▶ **Problem statement**
Write out the listing exactly as it is given.

▶ **Data shown**

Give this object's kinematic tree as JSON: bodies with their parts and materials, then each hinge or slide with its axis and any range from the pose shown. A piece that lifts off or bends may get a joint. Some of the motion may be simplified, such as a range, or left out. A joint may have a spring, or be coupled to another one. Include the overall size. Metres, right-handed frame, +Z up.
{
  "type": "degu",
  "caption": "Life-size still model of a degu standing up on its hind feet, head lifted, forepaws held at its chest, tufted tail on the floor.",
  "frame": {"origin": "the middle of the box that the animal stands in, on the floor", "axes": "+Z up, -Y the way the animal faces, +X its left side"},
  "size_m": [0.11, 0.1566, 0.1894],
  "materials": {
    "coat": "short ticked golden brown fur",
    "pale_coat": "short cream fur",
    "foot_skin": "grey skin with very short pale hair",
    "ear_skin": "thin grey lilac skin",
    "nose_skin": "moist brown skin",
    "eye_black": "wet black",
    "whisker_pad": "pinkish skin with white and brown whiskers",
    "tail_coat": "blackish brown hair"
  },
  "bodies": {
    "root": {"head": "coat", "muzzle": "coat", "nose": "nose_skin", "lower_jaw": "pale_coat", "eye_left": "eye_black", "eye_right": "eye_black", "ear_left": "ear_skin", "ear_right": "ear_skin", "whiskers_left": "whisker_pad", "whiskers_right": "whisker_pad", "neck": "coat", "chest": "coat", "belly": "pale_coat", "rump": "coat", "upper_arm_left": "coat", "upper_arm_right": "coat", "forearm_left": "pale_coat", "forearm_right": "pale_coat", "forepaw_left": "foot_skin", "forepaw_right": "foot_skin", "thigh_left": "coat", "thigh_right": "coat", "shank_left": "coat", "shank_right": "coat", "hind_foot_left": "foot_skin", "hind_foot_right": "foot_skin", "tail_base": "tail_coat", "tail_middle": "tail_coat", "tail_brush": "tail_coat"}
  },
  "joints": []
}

▶ **Complete answer**
Give this object's kinematic tree as JSON: bodies with their parts and materials, then each hinge or slide with its axis and any range from the pose shown. A piece that lifts off or bends may get a joint. Some of the motion may be simplified, such as a range, or left out. A joint may have a spring, or be coupled to another one. Include the overall size. Metres, right-handed frame, +Z up.
{
  "type": "degu",
  "caption": "Life-size still model of a degu standing up on its hind feet, head lifted, forepaws held at its chest, tufted tail on the floor.",
  "frame": {"origin": "the middle of the box that the animal stands in, on the floor", "axes": "+Z up, -Y the way the animal faces, +X its left side"},
  "size_m": [0.11, 0.1566, 0.1894],
  "materials": {
    "coat": "short ticked golden brown fur",
    "pale_coat": "short cream fur",
    "foot_skin": "grey skin with very short pale hair",
    "ear_skin": "thin grey lilac skin",
    "nose_skin": "moist brown skin",
    "eye_black": "wet black",
    "whisker_pad": "pinkish skin with white and brown whiskers",
    "tail_coat": "blackish brown hair"
  },
  "bodies": {
    "root": {"head": "coat", "muzzle": "coat", "nose": "nose_skin", "lower_jaw": "pale_coat", "eye_left": "eye_black", "eye_right": "eye_black", "ear_left": "ear_skin", "ear_right": "ear_skin", "whiskers_left": "whisker_pad", "whiskers_right": "whisker_pad", "neck": "coat", "chest": "coat", "belly": "pale_coat", "rump": "coat", "upper_arm_left": "coat", "upper_arm_right": "coat", "forearm_left": "pale_coat", "forearm_right": "pale_coat", "forepaw_left": "foot_skin", "forepaw_right": "foot_skin", "thigh_left": "coat", "thigh_right": "coat", "shank_left": "coat", "shank_right": "coat", "hind_foot_left": "foot_skin", "hind_foot_right": "foot_skin", "tail_base": "tail_coat", "tail_middle": "tail_coat", "tail_brush": "tail_coat"}
  },
  "joints": []
}